Daniel Dennett 2017. From Bacteria to Bach and Back. The evolution of minds. New York: W.W. Norton. 476 pp.
In this long, rambling and uninformative book, Daniel Dennett seeks to show that a plausible process exists for the evolution of minds. That the Cartesian duality cannot be accepted. That top down AI does not work. That evolution explains biology including studies of the mind. And long-winded justifications of a host of other unremarkable propositions that have long been accepted by biologists. But apparently not by some philosophers, who would otherwise be lacking the mind as a topic to produce words on (with their minds).
A persistent reader will finally encounter a reasonable précis of this book in the opening sentence of chapter 14:
At last we are ready to … examine human consciousness as a system of virtual machines that evolved, genetically and memetically, to play very specialized roles in the “cognitive niche” our ancestors have constructed over the millennia.
But although many concepts are described and much literature drawn on, there is nothing in here in the way of mechanism or other substantial or original contribution that could illuminate the evolution of consciousness. It is all just words, theories, alternatives, maybes, possibilities. All very disappointing.
A few interesting observations and propositions stuck with me:
On page 200, the assertion that words/sounds are unlikely to survive unless they can be digitised (I think Dennett means atomised). However, this interesting assertion is not supported by a reasoned argument. He then goes on to talk about memes, words as memes, the origin of language, but other than the atomisation statement nowhere is there an explanation for the origin of words.
On page 263, the idea that words are memes, and selection among memes may overcome non-adaptive early stages in language evolution (But see contra view of Pinker, p. 316 ff.)
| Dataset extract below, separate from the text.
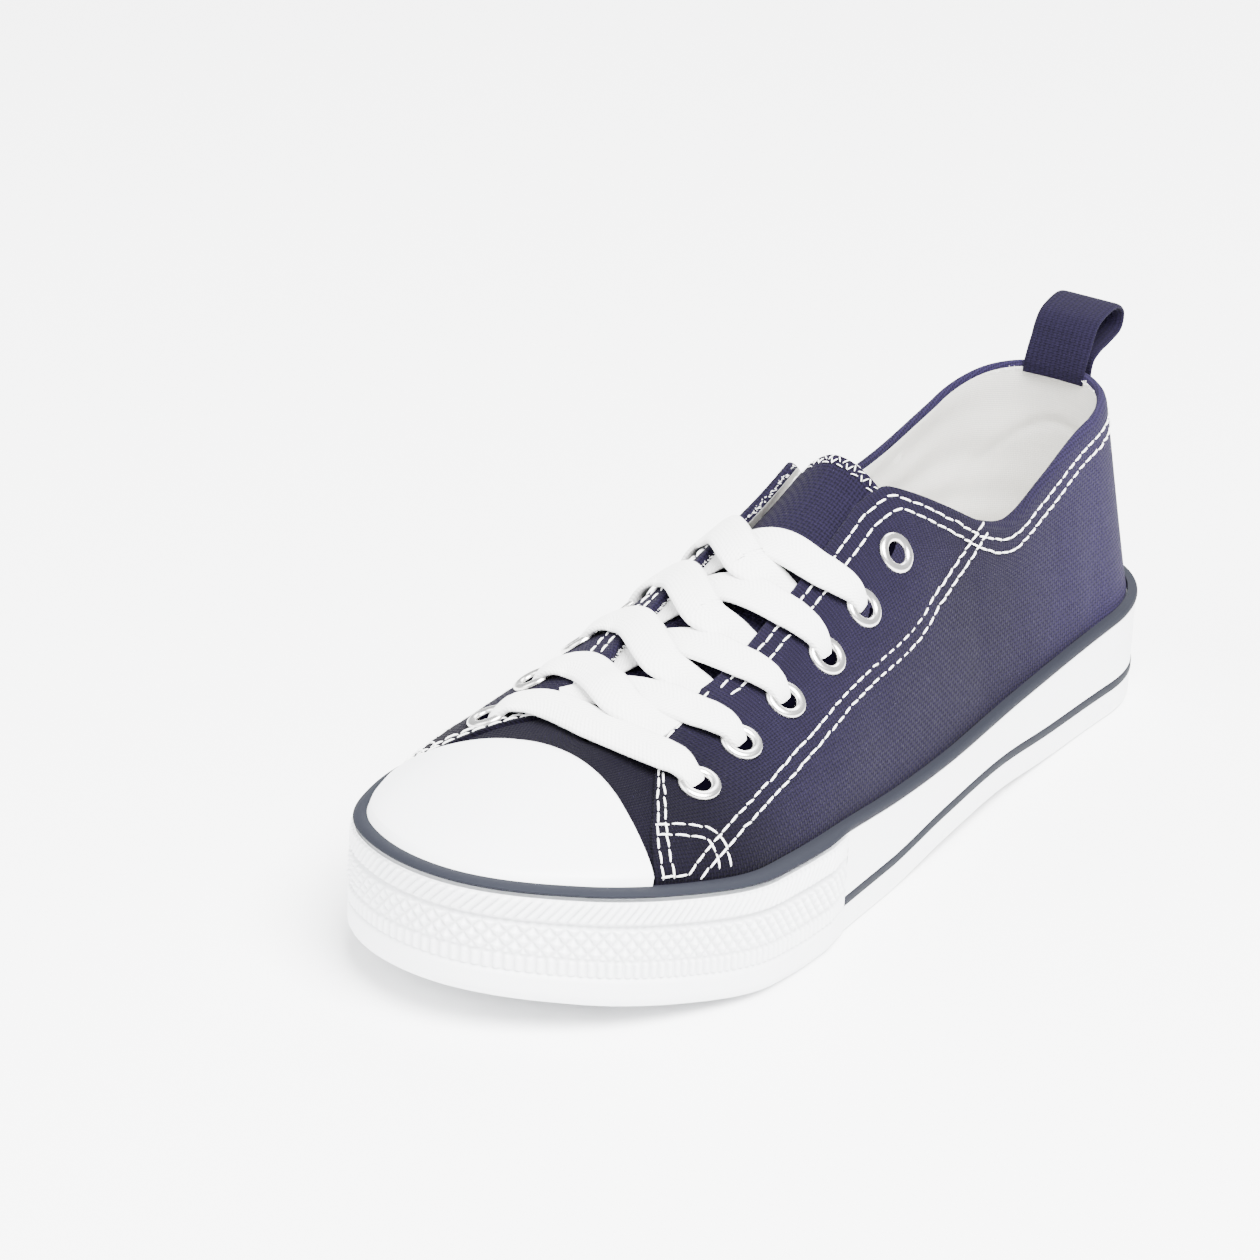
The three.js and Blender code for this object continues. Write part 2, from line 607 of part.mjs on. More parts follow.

On p. 271 the quote from p. 147 of Hurford 2014 The origins of language: a slim guide.:
There is a robust negative statistical correlation between the morphological complexity of a language and the size of the population that speaks it.
In the footnote at the bottom of page 299 I was very glad to be told Plato’s description of one’s knowledge as an aviary filled with birds; they are your birds, but do they come when you call?
On p. 301 ff. offering the idea that language can be thought of as a virtual machine. (And so can many other aspects of culture, and of mind.)
There is an extensive bibliography, mostly philosophy works, but it is incomplete; many references cited in the text are missing from endnotes and from bibliography.